[Supplied data]:

========================

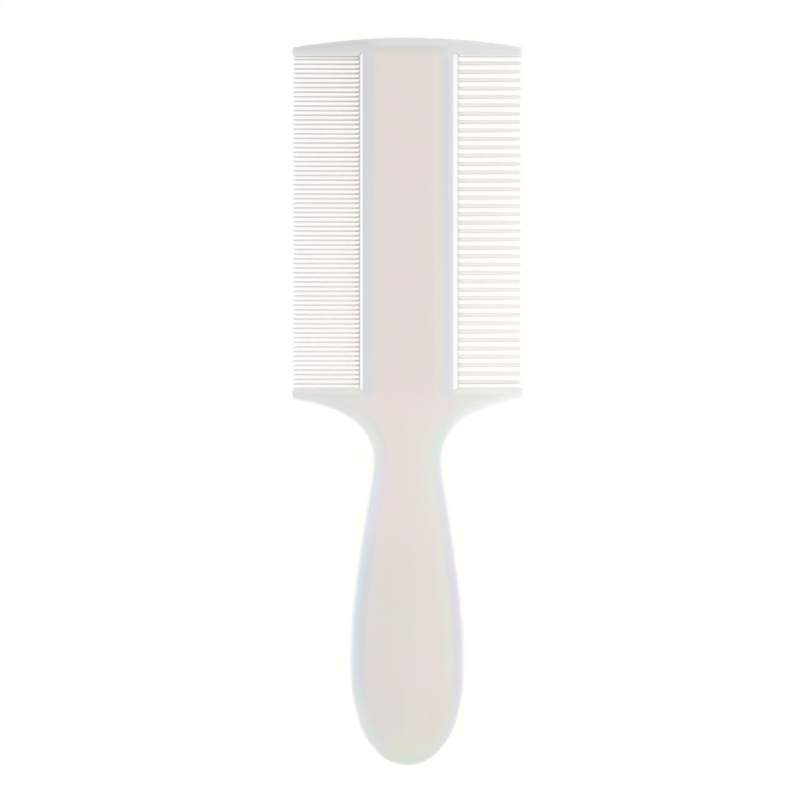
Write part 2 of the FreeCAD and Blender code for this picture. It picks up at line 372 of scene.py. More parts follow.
def add_face_points(points):
    """A few points on the flat face, slightly off a grid."""
    grid = np.array([(x + 0.03 * math.sin(y), y)
                     for y in np.arange(Y_TIP + 6, Y_TOP - 5, 2.6)
                     for x in np.arange(-14, 14.1, 2.0)])
    points += [tuple(p) for p in grid[distance(grid) > 5.6]]


def triangulate(points, edges):
    """Triangles inside the frame's edge, all anticlockwise, and their points."""
    found = delaunay_2d_cdt([Vector(p) for p in points], edges, [], 0, 1e-5)
    plan = np.array([(p.x, p.y) for p in found[0]])
    tris = np.array([tuple(f) for f in found[2]])
    tris = tris[edge_distance(plan[tris].mean(1)) > 0]
    side1, side2 = plan[tris[:, 1]] - plan[tris[:, 0]], plan[tris[:, 2]] - plan[tris[:, 0]]
    flip = side1[:, 0] * side2[:, 1] - side1[:, 1] * side2[:, 0] < 0
    tris[flip] = tris[flip][:, ::-1]
    used = np.unique(tris)
    remap = -np.ones(len(plan), int)
    remap[used] = np.arange(len(used))
    return plan[used], remap[tris].tolist()


def boundary(tris):
    """The boundary of the triangles, followed round anticlockwise."""
    # a dict keeps the order, so the loop always starts at the same point
    sides = dict.fromkeys(side for a, b, c in tris for side in ((a, b), (b, c), (c, a)))
    following = {i: j for i, j in sides if (j, i) not in sides}
    start = next(iter(following))
    loop = [start]
    while following[loop[-1]] != start:
        loop.append(following[loop[-1]])
    return loop


def frame_plan():
    points = [tuple(p) for p in edge_loop]
    count = len(points)
    edges = [(i, (i + 1) % count) for i in range(count)]
    add_rings(points, edges)
    add_end_points(points)
    add_face_points(points)
    plan, tris = triangulate(points, edges)
    return plan, tris, boundary(tris)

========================

[Exercise aim]: Quote the entire listing above exactly.

[Task solution]:
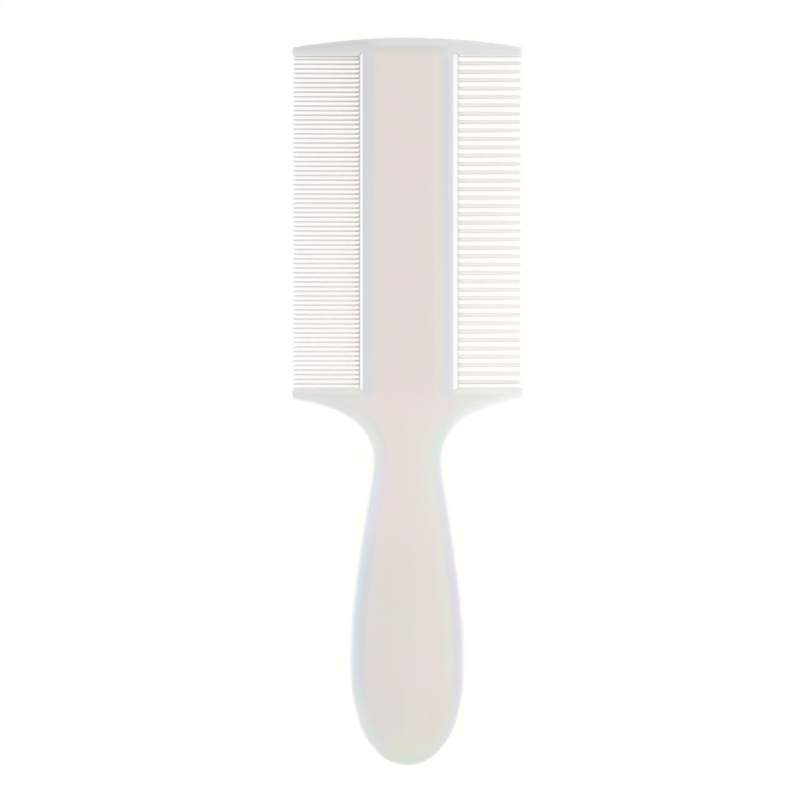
Write part 2 of the FreeCAD and Blender code for this picture. It picks up at line 372 of scene.py. More parts follow.
def add_face_points(points):
    """A few points on the flat face, slightly off a grid."""
    grid = np.array([(x + 0.03 * math.sin(y), y)
                     for y in np.arange(Y_TIP + 6, Y_TOP - 5, 2.6)
                     for x in np.arange(-14, 14.1, 2.0)])
    points += [tuple(p) for p in grid[distance(grid) > 5.6]]


def triangulate(points, edges):
    """Triangles inside the frame's edge, all anticlockwise, and their points."""
    found = delaunay_2d_cdt([Vector(p) for p in points], edges, [], 0, 1e-5)
    plan = np.array([(p.x, p.y) for p in found[0]])
    tris = np.array([tuple(f) for f in found[2]])
    tris = tris[edge_distance(plan[tris].mean(1)) > 0]
    side1, side2 = plan[tris[:, 1]] - plan[tris[:, 0]], plan[tris[:, 2]] - plan[tris[:, 0]]
    flip = side1[:, 0] * side2[:, 1] - side1[:, 1] * side2[:, 0] < 0
    tris[flip] = tris[flip][:, ::-1]
    used = np.unique(tris)
    remap = -np.ones(len(plan), int)
    remap[used] = np.arange(len(used))
    return plan[used], remap[tris].tolist()


def boundary(tris):
    """The boundary of the triangles, followed round anticlockwise."""
    # a dict keeps the order, so the loop always starts at the same point
    sides = dict.fromkeys(side for a, b, c in tris for side in ((a, b), (b, c), (c, a)))
    following = {i: j for i, j in sides if (j, i) not in sides}
    start = next(iter(following))
    loop = [start]
    while following[loop[-1]] != start:
        loop.append(following[loop[-1]])
    return loop


def frame_plan():
    points = [tuple(p) for p in edge_loop]
    count = len(points)
    edges = [(i, (i + 1) % count) for i in range(count)]
    add_rings(points, edges)
    add_end_points(points)
    add_face_points(points)
    plan, tris = triangulate(points, edges)
    return plan, tris, boundary(tris)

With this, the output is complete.